Opinion: Can Gautam Adani, Asia's Richest Man, Win India With An App?
NDTV
The mobile app will connect passengers at Gautam Adani's network of airports with other services offered by his group.
Gautam Adani is ready to unveil his much-hyped super-app, made by an in-house startup he wants to be "the Ferrari of the digital world."The portal will take off in the next three to six months, Asia's richest tycoon told the Financial Times in a recent interview. But Adani seems to have missed the sweet spot when demand for online services boomed during the pandemic. Now, the tech industry is in turmoil globally. Meanwhile, competition in Indian e-commerce is intense. Will Adani's Ferrari get stuck in bumper-to-bumper traffic?
The mobile app will connect passengers at Adani's network of airports with other services offered by his group, the FT said. That could be the easiest way to build up downloads. Adani runs seven Indian airports, and is currently building a new terminal and runway for Mumbai's second facility. Overall, 20 per cent of the nation's aviation traffic goes through him. If Adani were to throw in a free ride home - he's also investing in taxi fleets in cities where he has airports, according to media reports - he potentially gets to install his as-yet-unnamed app on millions of phones.
That's just the first battle. The second will be trickier - to make consumers come back for other things.

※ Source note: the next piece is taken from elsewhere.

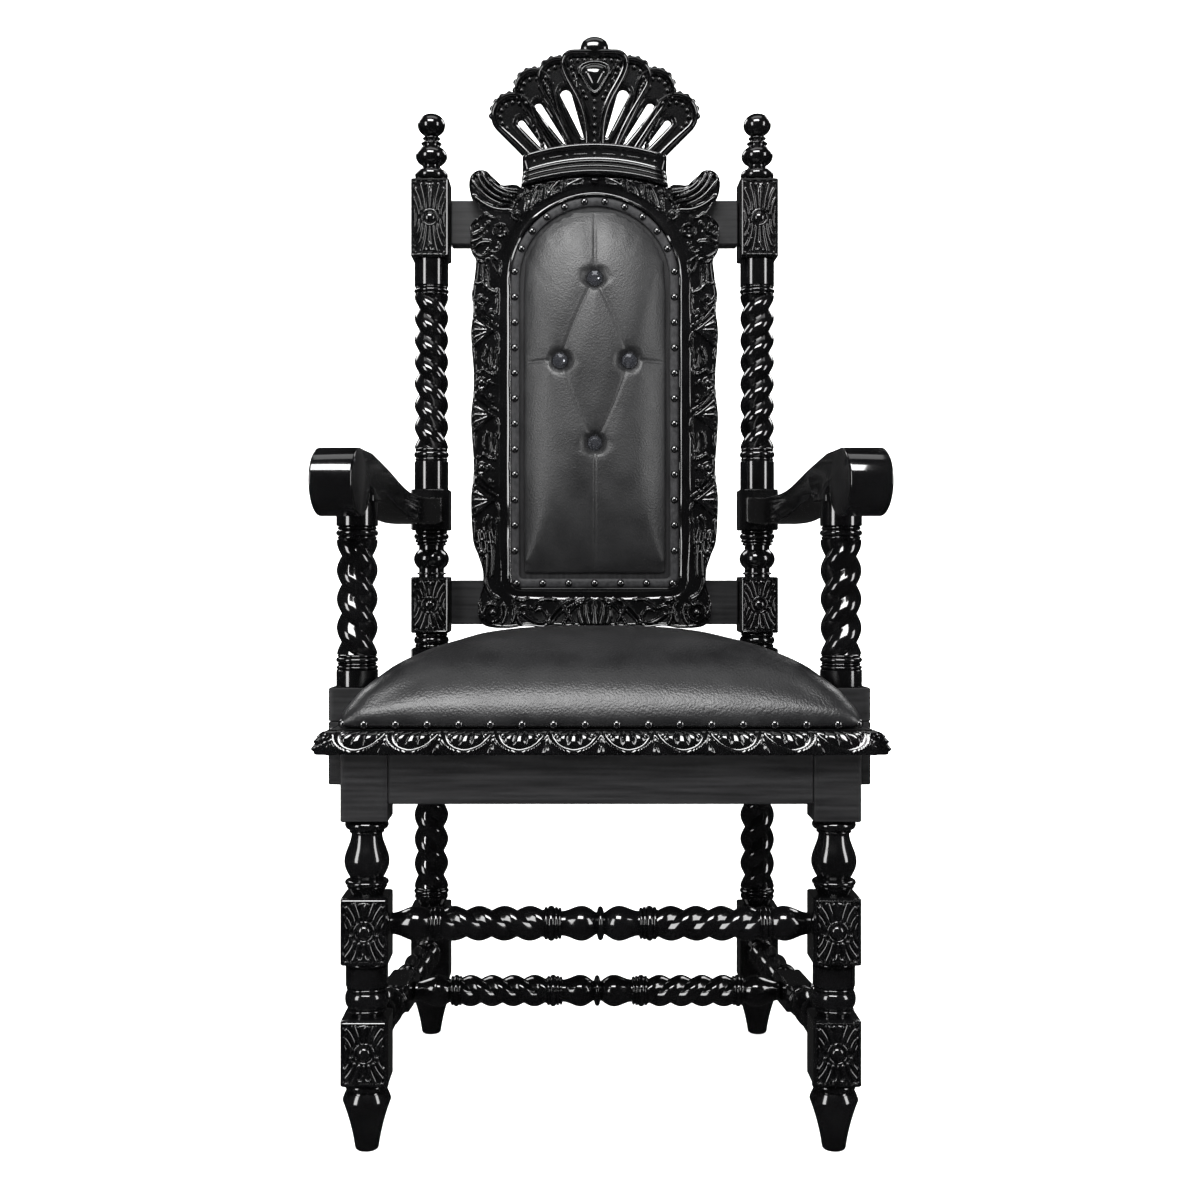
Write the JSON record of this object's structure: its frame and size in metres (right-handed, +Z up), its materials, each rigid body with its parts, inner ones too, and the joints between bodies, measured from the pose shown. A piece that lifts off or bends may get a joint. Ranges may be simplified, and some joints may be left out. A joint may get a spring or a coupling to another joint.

Aggregating shopping, payments, entertainment, social media and finance in one place is the Chinese model. The likes of Alibaba Group Holding Ltd., Tencent Holdings Ltd. and Meituan perfected it before Beijing got nervous about the dominance of its tech titans and made them a target of strong antitrust action. Last year's tech crackdown may be easing, but China's Covid-19 policies continue to be drag on consumption: Alibaba recently posted a surprise quarterly loss. In Southeast Asia, where the template was copied successfully, investors are now demanding profitability ahead of expansion. GoTo Group, the Indonesian behemoth formed through a merger of ride-hailing provider Gojek and e-commerce firm Tokopedia, is cutting 12 per cent of its workforce.